I am modeling the fine behavior of interacting oscillatory circuits. I have looked up a couple of methods for measuring inductance. I believe I am following the procedure faithfully, but the values I obtain aren't as precise as I expect. This is, in principle, an elementary question, but ideally I'd like precision of 1% or less and I don't believe I am attaining it with the methods I can find. I have a Tektronix 1001B oscilloscope and a pretty standard signal generator.

First: Is a precision of 1% with this equipment unrealistic?

If not, I have followed the procedure for measuring inductance with a sinewave here: https://meettechniek.info/passive/inductance.html (I also tried the method where you tune the frequency until the inductor voltage is half the total voltage).

I measure across two inductors in series; as a sanity check I also did both inductors separately. L1 is the kind of inductor that looks like a resistor (see the green thing in the photo below); Lcoil is a coiled inductor (see below). The nominal values are L1=220 uH and Lcoil=100 uH, so I expect a total of roughly Ltot=320 uH. All measurements are with f=95kHz because that is the frequency of operation.

• R_s=100 Ohm gives Ltot=290, L1=174, and Lcoil=122 (L1+Lcoil=296)
• R_s=56 Ohm gives Ltot=259, L1=174, and Lcoil=98 (L1+Lcoil=272)

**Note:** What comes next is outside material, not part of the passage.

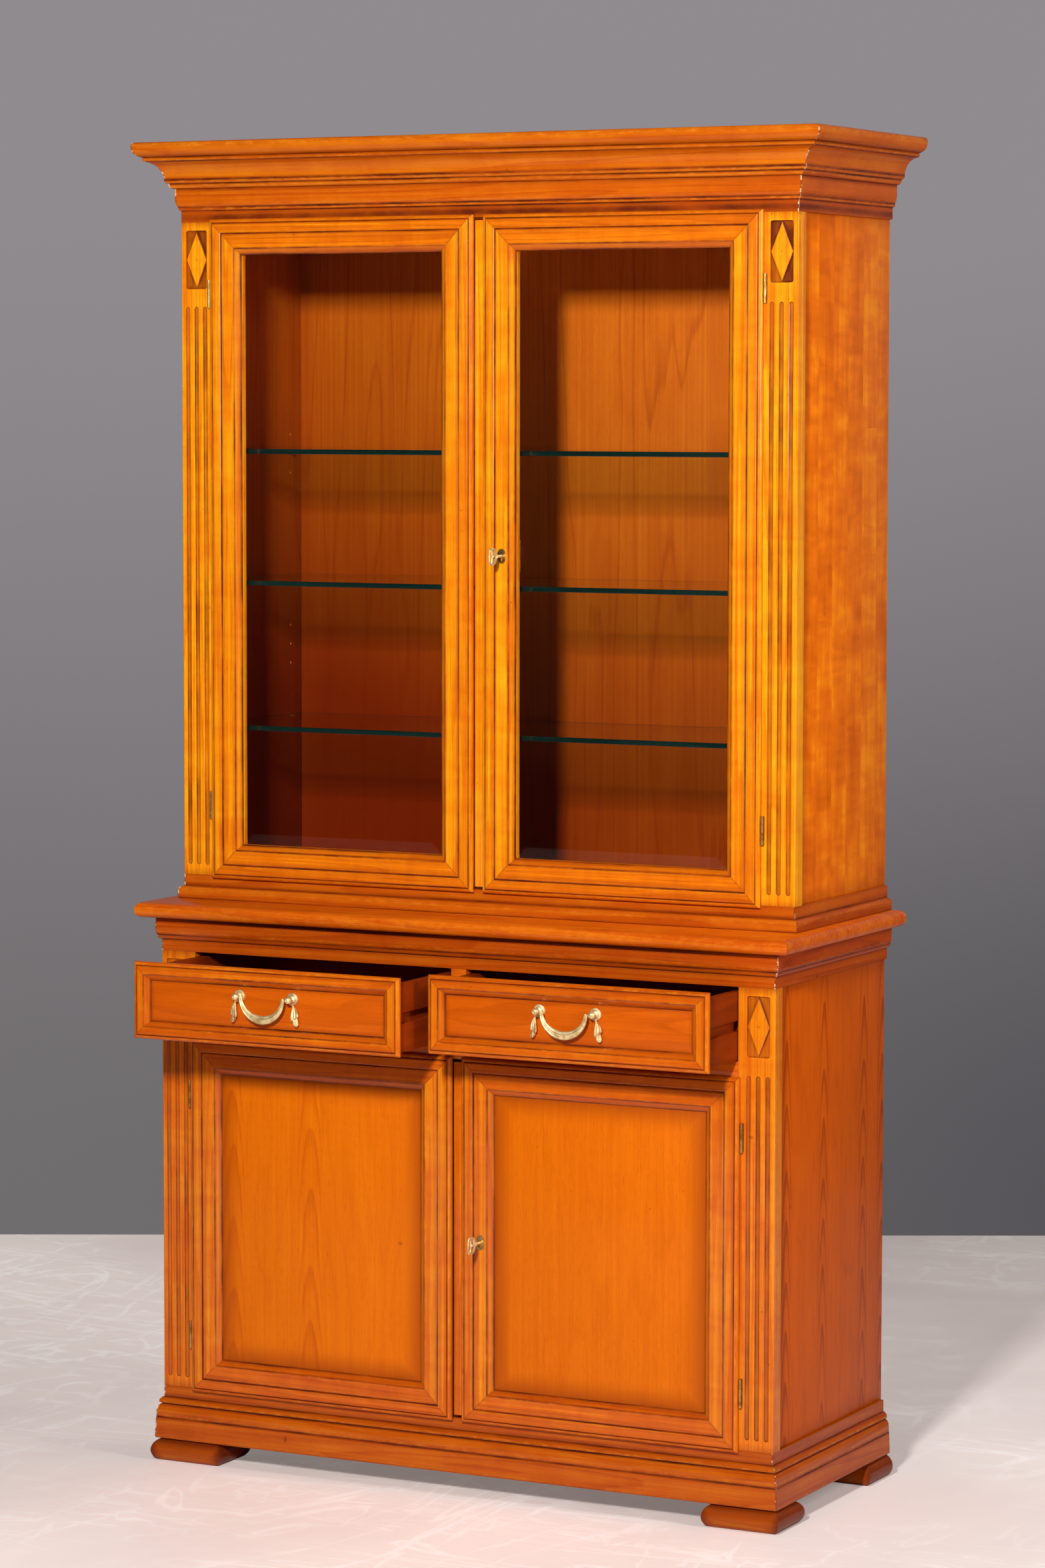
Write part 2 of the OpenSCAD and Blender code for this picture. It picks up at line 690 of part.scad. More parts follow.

Are these the best numbers that I can expect? The coil value changes by over 20%, and the total value varies by ~10%. I do not have an electronics background, so if there are some basic intuitive principles I am overlooking, please let me know!

Edit: I add a screencap of one of the calculations, which provides the values of the inductance and the inductor resistance.

Answer 1

The method you use is very error sensitive, ESR can be an issue but also determining the exact voltage ratios isn't easy.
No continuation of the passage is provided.